Research on Characteristics of Load Distribution and Levitation Clearance Response in High-Speed Maglev Train With Electromagnets Overlapping Structure

Abstract

Abstract For a certain type of high-speed maglev train with electromagnets overlapping structure, the vertical dynamics model of which was established based on multi-body system dynamics theory, electromagnetic field theory and automatic control theory, the distribution characteristics of the train load on levitation electromagnets were theoretically analyzed. The response characteristics of the levitation clearance, together with the influence of electromagnets overlapping structure on them were studied by numerical calculation.
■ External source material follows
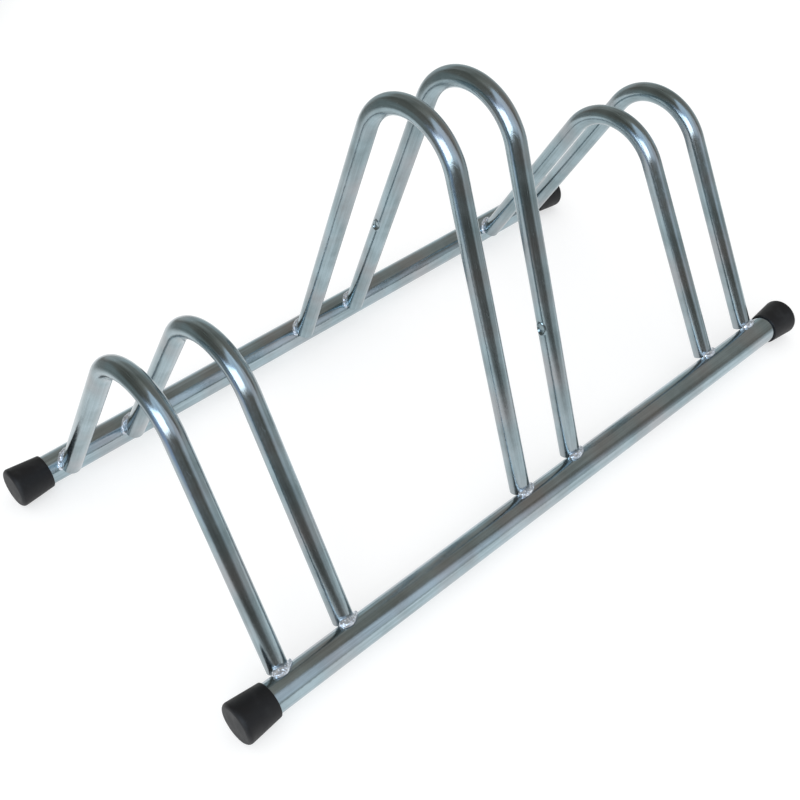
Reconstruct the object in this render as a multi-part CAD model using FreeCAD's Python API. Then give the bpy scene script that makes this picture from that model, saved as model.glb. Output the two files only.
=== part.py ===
# Floor bike rack: two floor rails, three pairs of bent tube hoops welded across them, rubber rail caps.
# Millimetres. X runs along the rails, Y from the front rail to the rear rail, Z up from the floor.
# The origin is on the floor, under the middle of the rack.
import FreeCAD
import Part
import math
import os

# Floor rails
rail_diameter = 30.0
rail_wall = 1.5
rail_spacing = 350.0        # between the two rail centre lines
rail_end_margin = 21.0      # from the middle of the last hoop to the lip of the cap

# Hoops
hoop_diameter = 20.0
hoop_wall = 1.5
bend_radius = 59.0          # of the tube's centre line at the top of a hoop
low_hoop_height = 257.0     # top of the tube above the floor
tall_hoop_height = 379.0
wheel_slot_width = 53.0     # clear space between the two hoops of a pair
pair_pitch = 297.0          # between the middles of neighbouring pairs
leg_inset = 10.0            # leg centre lines pass this far inside the rail centre lines
foot_reach = 14.0           # from a rail's centre line to the square cut end of a leg

# Pressed dimples in one tall hoop
dimple_diameter = 13.0
dimple_depth = 2.5
dimple_height = 165.0       # above the floor

# Rubber caps
cap_lip_wall = 2.0
cap_flare = 3.0             # how much the foot stands out past the lip
cap_length = 36.0
cap_end_wall = 6.0
cap_foot_round = 4.0
cap_lip_chamfer = 0.8

# Weld beads
weld_radius = 3.2
weld_rise = 1.0             # the bead's middle lies this far up the leg from the rail's surface
weld_start_turn = -50.0     # degrees round the leg from its outer side, positive to the right from outside
weld_end_turn = 98.0
weld_line_points = 7

# Clearance between pieces that seat on each other
seat_gap = 0.05

# Worked out from the sizes above
rail_radius = rail_diameter / 2
hoop_radius = hoop_diameter / 2
cap_lip_radius = rail_radius + cap_lip_wall
cap_foot_radius = cap_lip_radius + cap_flare
rail_height = cap_foot_radius
cap_bore_depth = cap_length - cap_end_wall
hoop_spacing = wheel_slot_width + hoop_diameter
lip_distance = pair_pitch + hoop_spacing / 2 + rail_end_margin
rail_length = 2 * (lip_distance + cap_bore_depth - seat_gap)

along_x = FreeCAD.Vector(1, 0, 0)
rail_side = {"front": -1, "rear": 1}
rack_end = {"left": -1, "right": 1}


def rail_y(side):
    return side * rail_spacing / 2


def bend_centre_height(hoop_height):
    return hoop_height - hoop_radius - bend_radius


def leg_lean(hoop_height):
    """Angle between a leg and the vertical, for a bend that is tangent to both legs."""
    half_span = rail_spacing / 2
    rise = bend_centre_height(hoop_height) - rail_height
    reach = math.hypot(half_span, rise)
    return math.acos((leg_inset + bend_radius) / reach) - math.atan2(rise, half_span)


def leg_point(x, side, hoop_height, inward, up):
    """A point given by its distances from the rail's centre line, square to the leg and along it."""
    lean = leg_lean(hoop_height)
    towards_middle = inward * math.cos(lean) + up * math.sin(lean)
    height = rail_height - inward * math.sin(lean) + up * math.cos(lean)
    return FreeCAD.Vector(x, rail_y(side) - side * towards_middle, height)


def leg_direction(side, hoop_height):
    lean = leg_lean(hoop_height)
    return FreeCAD.Vector(0, -side * math.sin(lean), math.cos(lean))


def bend_point(x, side, hoop_height, from_level):
    """A point on the bend's centre line, at an angle above the level through the bend's centre."""
    y = side * bend_radius * math.cos(from_level)
    z = bend_centre_height(hoop_height) + bend_radius * math.sin(from_level)
    return FreeCAD.Vector(x, y, z)


def hoop_path(x, hoop_height, end):
    """Centre line of a hoop: leg, bend, leg. The legs end at a distance from the rail centre lines."""
    lean = leg_lean(hoop_height)
    front_foot = leg_point(x, -1, hoop_height, leg_inset, end)
    rear_foot = leg_point(x, 1, hoop_height, leg_inset, end)
    front_tangent = bend_point(x, -1, hoop_height, lean)
    rear_tangent = bend_point(x, 1, hoop_height, lean)
    top = bend_point(x, 1, hoop_height, math.pi / 2)
    edges = [
        Part.LineSegment(front_foot, front_tangent).toShape(),
        Part.Arc(front_tangent, top, rear_tangent).toShape(),
        Part.LineSegment(rear_tangent, rear_foot).toShape(),
    ]
    return Part.Wire(edges)


def bent_rod(x, hoop_height, radius, end):
    path = hoop_path(x, hoop_height, end)
    foot = leg_point(x, -1, hoop_height, leg_inset, end)
    section = Part.Circle(foot, leg_direction(-1, hoop_height), radius)
    return path.makePipeShell([Part.Wire([section.toShape()])], True, False)


def rail_rod(side, radius, length):
    start = FreeCAD.Vector(-length / 2, rail_y(side), rail_height)
    return Part.makeCylinder(radius, length, start, along_x)


def make_rail(side):
    outside = rail_rod(side, rail_radius, rail_length)
    bore = rail_rod(side, rail_radius - rail_wall, rail_length + 2 * rail_wall)
    return outside.cut(bore)


def dimple_ball(x, side, hoop_height, extra):
    """A ball that presses into the leg's left side; extra makes it larger for the wall's inner face."""
    lean = leg_lean(hoop_height)
    ball_radius = (dimple_diameter ** 2 / 4 + dimple_depth ** 2) / (2 * dimple_depth)
    up = (dimple_height - rail_height + leg_inset * math.sin(lean)) / math.cos(lean)
    on_leg = leg_point(x, side, hoop_height, leg_inset, up)
    centre = on_leg - along_x * (hoop_radius - dimple_depth + ball_radius)
    return Part.makeSphere(ball_radius + extra, centre)


def make_hoop(x, hoop_height, dimpled):
    outside = bent_rod(x, hoop_height, hoop_radius, foot_reach)
    bore = bent_rod(x, hoop_height, hoop_radius - hoop_wall, foot_reach - hoop_diameter)
    if dimpled:
        for side in rail_side.values():
            outside = outside.cut(dimple_ball(x, side, hoop_height, 0))
            bore = bore.cut(dimple_ball(x, side, hoop_height, hoop_wall))
    hoop = outside.cut(bore)
    for side in rail_side.values():
        hoop = hoop.cut(rail_rod(side, rail_radius + seat_gap, rail_length))
    return hoop


def weld_point(x, side, hoop_height, turn):
    """A point where the leg's surface meets the rail's: turn is the angle round the leg."""
    ring_radius = hoop_radius + seat_gap
    across = -side * ring_radius * math.sin(turn)
    inward = leg_inset - ring_radius * math.cos(turn)
    up = math.sqrt(max(rail_radius ** 2 - inward ** 2, 0)) + weld_rise
    return leg_point(x + across, side, hoop_height, inward, up)


def make_weld(x, side, hoop_height):
    """A bead laid along the saddle line, from the outer side of a leg's foot round to its right."""
    step = (weld_end_turn - weld_start_turn) / (weld_line_points - 1)
    turns = [math.radians(weld_start_turn + step * i) for i in range(weld_line_points)]
    points = [weld_point(x, side, hoop_height, turn) for turn in turns]
    line = Part.BSplineCurve()
    line.interpolate(points)
    start_direction = line.tangent(line.FirstParameter)[0]
    section = Part.Circle(points[0], start_direction, weld_radius)
    path = Part.Wire([line.toShape()])
    bead = path.makePipeShell([Part.Wire([section.toShape()])], True, False)
    foot = leg_point(x, side, hoop_height, leg_inset, foot_reach - seat_gap)
    leg_up = leg_direction(side, hoop_height)
    leg_rod = Part.makeCylinder(hoop_radius + seat_gap, 2 * hoop_diameter, foot, leg_up)
    return bead.cut(leg_rod).cut(rail_rod(side, rail_radius + seat_gap, rail_length))


def make_cap(side, end):
    """A tapered cap that closes a rail's end: turned about the rail's centre line."""
    lip = FreeCAD.Vector(end * lip_distance, rail_y(side), rail_height)

    def place(out, radius):
        return lip + FreeCAD.Vector(end * out, 0, radius)

    # The side wall runs from the lip's chamfer, tangent to the round at the foot's edge
    round_out = cap_length - cap_foot_round
    round_up = cap_foot_radius - cap_foot_round
    wall_out = round_out - cap_lip_chamfer
    wall_up = round_up - cap_lip_radius
    taper = math.atan2(wall_up, wall_out) + math.asin(cap_foot_round / math.hypot(wall_out, wall_up))

    def on_round(angle):
        out = round_out + cap_foot_round * math.cos(angle)
        return place(out, round_up + cap_foot_round * math.sin(angle))

    side_end = on_round(math.pi / 2 + taper)
    foot_round = Part.Arc(side_end, on_round(math.pi / 4), on_round(0)).toShape()
    inner_corners = [
        place(cap_length, round_up),
        place(cap_length, 0),
        place(cap_bore_depth, 0),
        place(cap_bore_depth, rail_radius + seat_gap),
        place(0, rail_radius + seat_gap),
        place(0, cap_lip_radius - cap_lip_chamfer),
        place(cap_lip_chamfer, cap_lip_radius),
        side_end,
    ]
    outline = Part.Wire([foot_round] + Part.makePolygon(inner_corners).Edges)
    return Part.Face(outline).revolve(lip, along_x, 360)


def make_rack():
    """Every sub-part of the rack, by name."""
    parts = {}
    for side_name, side in rail_side.items():
        parts[side_name + "_rail"] = make_rail(side)
        for end_name, end in rack_end.items():
            parts[side_name + "_" + end_name + "_cap"] = make_cap(side, end)
    pairs = [("left", -1, low_hoop_height), ("middle", 0, tall_hoop_height), ("right", 1, low_hoop_height)]
    for pair_name, place, height in pairs:
        for end_name, end in rack_end.items():
            x = place * pair_pitch + end * hoop_spacing / 2
            name = pair_name + "_pair_" + end_name
            dimpled = pair_name == "middle" and end_name == "right"
            parts[name + "_hoop"] = make_hoop(x, height, dimpled)
            for side_name, side in rail_side.items():
                parts[name + "_" + side_name + "_weld"] = make_weld(x, side, height)
    return parts


os.makedirs("parts", exist_ok=True)
for part_name, shape in make_rack().items():
    shape.exportStep("parts/" + part_name + ".step")
    print(part_name, "solids", len(shape.Solids), "valid", shape.isValid(), "volume", round(shape.Volume))
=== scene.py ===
# Looks of a floor bike rack: zinc plated tube hoops welded across two rails that end in rubber caps
import math
import bmesh
import bpy
from mathutils import Matrix, Vector


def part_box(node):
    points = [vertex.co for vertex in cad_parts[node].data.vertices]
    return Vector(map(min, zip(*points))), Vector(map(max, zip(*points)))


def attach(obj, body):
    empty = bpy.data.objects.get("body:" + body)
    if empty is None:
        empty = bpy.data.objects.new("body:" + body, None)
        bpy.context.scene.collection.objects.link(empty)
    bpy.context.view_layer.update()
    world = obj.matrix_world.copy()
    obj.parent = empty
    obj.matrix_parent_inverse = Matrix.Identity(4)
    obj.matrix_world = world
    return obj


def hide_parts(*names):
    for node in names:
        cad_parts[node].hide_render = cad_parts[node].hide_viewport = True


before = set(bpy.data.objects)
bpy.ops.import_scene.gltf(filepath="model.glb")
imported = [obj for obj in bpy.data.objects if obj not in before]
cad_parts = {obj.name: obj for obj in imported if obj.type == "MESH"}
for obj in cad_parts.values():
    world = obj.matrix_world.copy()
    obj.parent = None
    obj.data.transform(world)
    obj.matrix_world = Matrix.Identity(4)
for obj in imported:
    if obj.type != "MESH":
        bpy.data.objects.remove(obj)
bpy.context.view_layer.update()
print("frame loaded:", len(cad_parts), "nodes")

mm = 0.001
bodyName = "root"
sides = {"front": -1, "rear": 1}
ends = {"left": -1, "right": 1}
pairs = ("left", "middle", "right")


# Small helpers for node trees. A value is either a socket, which is linked, or a plain number.
def plug(tree, value, socket):
    if isinstance(value, bpy.types.NodeSocket):
        tree.links.new(value, socket)
    else:
        socket.default_value = value


def addNode(tree, kind, inputs=None, **settings):
    node = tree.nodes.new(kind)
    for name, value in settings.items():
        setattr(node, name, value)
    for name, value in (inputs or {}).items():
        plug(tree, value, node.inputs[name])
    return node


def calc(tree, operation, *values):
    node = tree.nodes.new("ShaderNodeMath")
    node.operation = operation
    for value, socket in zip(values, node.inputs):
        plug(tree, value, socket)
    return node.outputs[0]


def vectorCalc(tree, operation, *values):
    node = tree.nodes.new("ShaderNodeVectorMath")
    node.operation = operation
    for value, socket in zip(values, node.inputs):
        plug(tree, value, socket)
    return node.outputs["Value" if operation in ("LENGTH", "DISTANCE", "DOT_PRODUCT") else "Vector"]


def remap(tree, value, fromMin, fromMax, toMin, toMax):
    node = addNode(tree, "ShaderNodeMapRange", {
        "Value": value, "From Min": fromMin, "From Max": fromMax, "To Min": toMin, "To Max": toMax})
    return node.outputs["Result"]


def mixColor(tree, share, first, second):
    node = addNode(tree, "ShaderNodeMix", data_type="RGBA")
    plug(tree, share, node.inputs["Factor"])
    plug(tree, first, node.inputs["A"])
    plug(tree, second, node.inputs["B"])
    return node.outputs["Result"]


def newGroup(name, kind, inputs, outputs):
    tree = bpy.data.node_groups.new(name, kind)
    for label, socketType, value in inputs:
        socket = tree.interface.new_socket(label, in_out="INPUT", socket_type=socketType)
        if value is not None:
            socket.default_value = value
    for label, socketType in outputs:
        tree.interface.new_socket(label, in_out="OUTPUT", socket_type=socketType)
    return tree, tree.nodes.new("NodeGroupInput").outputs, tree.nodes.new("NodeGroupOutput").inputs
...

The research results show: it is the electromagnets overlapping structure that causes the uneven distribution of the train load on levitation electromagnets, furthermore leading to the uneven distribution of the levitation clearance at different levitation electromagnets; the larger the load borne by the levitation electromagnet, the smaller the steady-state value of its levitation clearance would be, and the fluctuation range of the levitation clearance would be smaller as well when disturbed by the outside. To avoid the non-uniformity of levitation clearance distribution among different levitation electromagnets, a design method for the vertical stiffness of primary springs based on the characteristics of train load distribution was proposed and proved to be effective by numerical calculation. Through above research, the influence law and mechanism of the electromagnets overlapping structure of high-speed maglev vehicle on its levitation clearance response is revealed, which has guiding significance in terms of operation safety evaluation and levitation control strategy design for the high-speed maglev vehicle. The new design method for the primary springs vertical stiffness shows certain reference for the structural optimization design of the maglev vehicle aiming at higher speed in the future.